I landed on 3 stars for Natalie Caña’s A Proposal They Can’t Refuse. I knew there were going to be some family hijinks, because the blurb promises that Kamilah and Liam are forced into a fake engagement because their grandfather’s are threatening their dreams. I wasn’t expecting the heavy-duty unhealthy family dynamics. Caña writes an engaging story with well drawn characters. I had a hard time putting it down. But I screamed a few times because the there were moments where family members seemed to genuinely dislike each other.
Kamilah Vega and Liam Kane were best friends as children. Their grandfathers were good friends and together they owned a building in the Paseo Boricua neighborhood in Chicago that housed the Vega family’s restaurant and the Kane Whiskey Distillery. Their friendship fractured when they were young teens. Liam suffered a trauma and began pushing everyone, including Kamilah away. Now they avoid each other. Kamilah has been trying to talk her parents into updating the restaurant to compete with the new restaurants being brought in by gentrification. Kamilah sees the Puerto Rican community being pushed out and the neighborhood becoming white washed. She wants to adapt, her parents would rather go out of business than change. Her grandfather still owns the restaurant, and if he agrees to let Kamilah make changes, the parents will go along.

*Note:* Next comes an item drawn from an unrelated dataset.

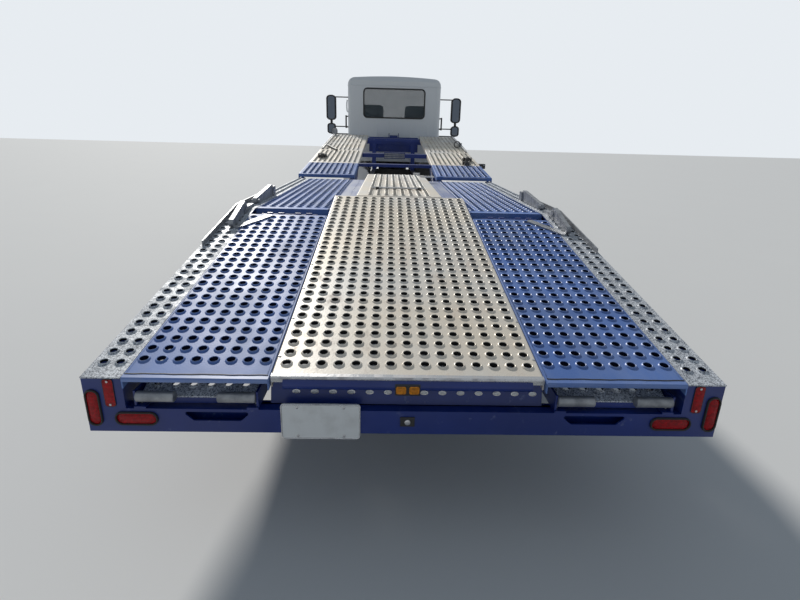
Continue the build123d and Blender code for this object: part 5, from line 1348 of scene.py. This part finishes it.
def chassis_bolts():
    """Bolt rows on the side rails and the frame, and straps round the air tanks."""
    shell = Shell()
    spots = [(d, DECK - 0.055) for d in np.arange(2.2, 4.6, 0.24)]
    spots += [(d, deck(d) - 0.085) for d in np.arange(0.4, 2.0, 0.24)]
    shell.both(*studs(spots, facing_side(HALF), 0.008, 0.0045))
    rail = [(d, z) for d in np.arange(4.9, 9.2, 0.4) for z in (0.76, 0.90)]
    shell.both(*studs(rail, facing_side(FRAME_HALF), 0.010, 0.008))
    tank_radius, tank_middle = 0.111, (0.392, 0.596)
    tank = circle(24) * tank_radius + tank_middle
    for d in (5.15, 5.60):
        shell.both(*bead(tank, [(0.0, 0.0), (0.0, 0.03), (0.003, 0.03), (0.003, 0.0)], facing_front(d)))
    piece("chassis_bolts", shell, ("bare_edge",))


def side_lamps():
    """A red and two amber lamps in rubber rings along each side rail."""
    shell = Shell()
    red, amber, rubber = 0, 1, 2
    ring = [(0.0, 0.0), (0.0, 0.004), (0.004, 0.005), (0.006, 0.0)]
    for d, lens_colour in ((0.55, red), (2.4, amber), (4.3, amber)):
        outline = rounded(0.065, 0.026, 0.010, 4, (d, deck(d) - 0.055))
        shell.both(*dome(outline, 0.009, facing_side(HALF), 4), lens_colour)
        shell.both(*bead(outline, ring, facing_side(HALF)), rubber)
    piece("side_lamps", shell, ("red_lens", "amber_lens", "gasket"))


# Stage
def link(name, data):
    """A new object in the scene."""
    thing = bpy.data.objects.new(name, data)
    bpy.context.scene.collection.objects.link(thing)
    return thing


def pale_floor():
    """Pale, faintly mottled floor."""
    reach = 60
    mesh = bpy.data.meshes.new("floor")
    mesh.from_pydata([(-reach, -reach, 0), (reach, -reach, 0), (reach, reach, 0), (-reach, reach, 0)], [],
                     [(0, 1, 2, 3)])
    pale = Finish("floor_pale", Roughness=0.9)
    pale.set(Base_Color=pale.mix(pale.noise(0.8, 4) * 0.3, (0.72, 0.72, 0.72), (0.66, 0.66, 0.67)))
    mesh.materials.append(pale.material)
    link("floor", mesh)


def light():
    """Even sky light, paler where the camera or, in part, a reflection sees it, and one soft lamp ahead."""
    world = bpy.data.worlds.new("studio")
    bpy.context.scene.world = world
    world.use_nodes = True
    world.node_tree.nodes.clear()
    sky = Nodes(world.node_tree)
    seen = (sky.node("ShaderNodeLightPath", output="Is Glossy Ray") * 0.45
            + sky.node("ShaderNodeLightPath", output="Is Camera Ray"))
    lit = sky.node("ShaderNodeBackground", inputs={0: (0.74, 0.87, 1.0), 1: 0.28})
    shown = sky.node("ShaderNodeBackground", inputs={0: (0.80, 0.84, 0.88), 1: 1.0})
    blend = sky.node("ShaderNodeMixShader", inputs={0: seen, 1: lit, 2: shown})
    sky.node("ShaderNodeOutputWorld", inputs={0: blend})
    lamp = bpy.data.lights.new("high_lamp", "SUN")
    lamp.energy, lamp.angle, lamp.color = 3.0, radians(6), (1.0, 0.97, 0.91)
    toward_lamp = Vector((-0.293, 0.815, 0.500))
    link("high_lamp", lamp).rotation_euler = toward_lamp.to_track_quat("Z", "Y").to_euler()


def camera():
    """The photo's camera, solved from the grid of holes: its place and its right, down and ahead ways."""
    focal_pixels, picture_width = 497, 800
    data = bpy.data.cameras.new("photo_camera")
    data.sensor_width, data.lens, data.clip_end = 36.0, 36.0 * focal_pixels / picture_width, 200
    right, down, ahead = (0.9988, -0.0203, 0.0250), (0.0173, -0.3153, -0.9482), (0.0271, 0.9485, -0.3153)
    place = (-0.089, at(-1.668), 1.640)
    rows = [(right[i], -down[i], -ahead[i], place[i]) for i in range(3)]
    thing = link("photo_camera", data)
    thing.matrix_world = Matrix(rows + [(0, 0, 0, 1)])
    bpy.context.scene.camera = thing
    bpy.context.scene.view_settings.view_transform = "Standard"


class TransporterSizes(bpy.types.PropertyGroup):
    """Sizes of the deck's perforation."""
    hole: bpy.props.FloatProperty(
        name="Hole", description="Width of a deck hole", default=0.034, min=0.01, unit="LENGTH")
    column_pitch: bpy.props.FloatProperty(
        name="Column pitch", description="Distance between holes across the deck", default=0.068, min=0.05,
        unit="LENGTH")
    row_pitch: bpy.props.FloatProperty(
        name="Row pitch", description="Distance between holes along the deck", default=0.0753, min=0.05,
        unit="LENGTH")


class TransporterColours(bpy.types.PropertyGroup):
    """Colours of the main finishes."""
    deck_blue: bpy.props.FloatVectorProperty(
        name="Deck blue", description="Enamel of the frame and the rear face", subtype="COLOR",
        default=(0.006, 0.030, 0.225), min=0, max=1)
    track_blue: bpy.props.FloatVectorProperty(
        name="Track blue", description="Worn enamel of the tracks", subtype="COLOR",
        default=(0.127, 0.235, 0.590), min=0, max=1)
    panel_tan: bpy.props.FloatVectorProperty(
        name="Panel tan", description="Bare centre panel", subtype="COLOR", default=(0.80, 0.71, 0.59), min=0,
        max=1)
    cab_white: bpy.props.FloatVectorProperty(
        name="Cab white", description="Cab and hood", subtype="COLOR", default=(0.74, 0.76, 0.78), min=0,
        max=1)
    lamp_red: bpy.props.FloatVectorProperty(
        name="Lamp red", description="Rear lamps", subtype="COLOR", default=(0.52, 0.004, 0.010), min=0,
        max=1)


def operator(key, label, words, steps):
    """An operator class that runs its steps in order."""
    def execute(self, context):
        for step in steps:
            step()
        return {"FINISHED"}
    return type(f"TRANSPORTER_OT_{key}", (bpy.types.Operator,), {
        "bl_idname": f"transporter.{key}", "bl_label": label, "__doc__": words, "execute": execute})


OPERATORS = [
    operator("stage", "Stage", "Floor, light and camera", [pale_floor, light, camera]),
    operator("solids", "Finish the solids", "Materials on the solids that stay in view", [paint_nodes]),
    operator("tail", "Tail and level tracks", "Perforated wheel tracks", [tail_deck]),
    operator("centre", "Centre panel and flap", "Tan perforated plates", [centre_deck, flap_deck]),
    operator("edges", "Edge strips", "Zinc strips along the deck", [edge_deck]),
    operator("front_deck", "Raised front tracks", "Perforated raised tracks", [front_deck_tracks]),
    operator("ramps", "Ramps", "Perforated stowed ramps", [ramp_plates]),
    operator("deck_fittings", "Deck fittings", "Hooks, straps, brackets and bolts",
             [headboard_hooks, slats, track_gear, side_arm_fittings]),
    operator("tyres", "Tyres", "Treaded tyres", [tyres]),
    operator("wheels", "Wheel fittings", "Nuts, caps and valves", [wheel_fittings]),
    operator("rear", "Rear face", "Lamps, plate rim and latch",
             [rear_lamps, rear_face_trim, rear_latch, rear_beam_web]),
    operator("cab", "Cab trim", "Window rubber, mirrors, seams and steps",
             [window_rubber, door_rubber, mirror_faces, cab_trim, step_treads]),
    operator("hood", "Hood trim", "Grille, lamps and bezels", [hood_trim]),
    operator("seats", "Seats", "Cloth seats", [seat_pads]),
    operator("chassis", "Chassis fittings", "Bolts, straps and side lamps", [chassis_bolts, side_lamps]),
]


class TRANSPORTER_PT_panel(bpy.types.Panel):
    """Lists every step of dressing the truck."""
    bl_label = "Car Transporter"
    bl_idname = "TRANSPORTER_PT_panel"
    bl_space_type = "VIEW_3D"
    bl_region_type = "UI"
    bl_category = "Transporter"

    def draw(self, context):
        scene = context.scene
        for group in (scene.transporter_sizes, scene.transporter_colours):
            for key in group.__annotations__:
                self.layout.prop(group, key)
        for item in OPERATORS:
            self.layout.operator(item.bl_idname)


CLASSES = [TransporterSizes, TransporterColours, *OPERATORS, TRANSPORTER_PT_panel]


def register():
    for item in CLASSES:
        bpy.utils.register_class(item)
    bpy.types.Scene.transporter_sizes = bpy.props.PointerProperty(type=TransporterSizes)
    bpy.types.Scene.transporter_colours = bpy.props.PointerProperty(type=TransporterColours)


def unregister():
    del bpy.types.Scene.transporter_sizes
    del bpy.types.Scene.transporter_colours
    for item in reversed(CLASSES):
        bpy.utils.unregister_class(item)


def main():
    register()
    for item in OPERATORS:
        group, name = item.bl_idname.split(".")
        getattr(getattr(bpy.ops, group), name)()


if __name__ == "__main__":
    main()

Liam has been working towards raising the profile of Kane Whiskey and feels like he is on the verge of accomplishing that goal. Grandfather Kane however, has been diagnosed with stage 4 liver cancer and has decided not to seek treatment. The Kane and Vega grandfathers have decided to force their grandchildren to marry and use the things Kamilah and Liam want as leverage. Kamilah and Liam decide to fake and engagement to get what they want without actually getting married. Lots of lying and manipulating is happening on all sides. Please don’t think that Kamilah’s parents and brothers are innocent victims in this. They take every opportunity to tell Kamilah that she’s wrong and incapable.
I really liked Kamilah and Liam opening up to each other, the food descriptions, the whiskey descriptions and the non-familial friendships. I likes Kamilah and Liam’s friends a lot. In fact, by the end of the book, the only person I thought had any moral high ground was Kamilah’s friend Sofi. I would have liked to have seen Kamilah apologize to Sofi, instead of to her parents. All families are dysfunctional to some degree, but the Vegas and the Kanes felt more dysfunctional than loving. By the end, I was no longer inclined to be charmed by the grandfathers.
All of that said, I would definitely read another book by Natalie Caña. If she can keep me reading through that toxicity, I’d like to see what she can do with a family that doesn’t secretly hate each other.
CW: cancer, grief, abandonment, shaming, trauma, past death of parent and grandparents, off page death of character.
I received this as an advance reader copy from Mira Books via NetGalley. My opinions are honest and voluntarily given.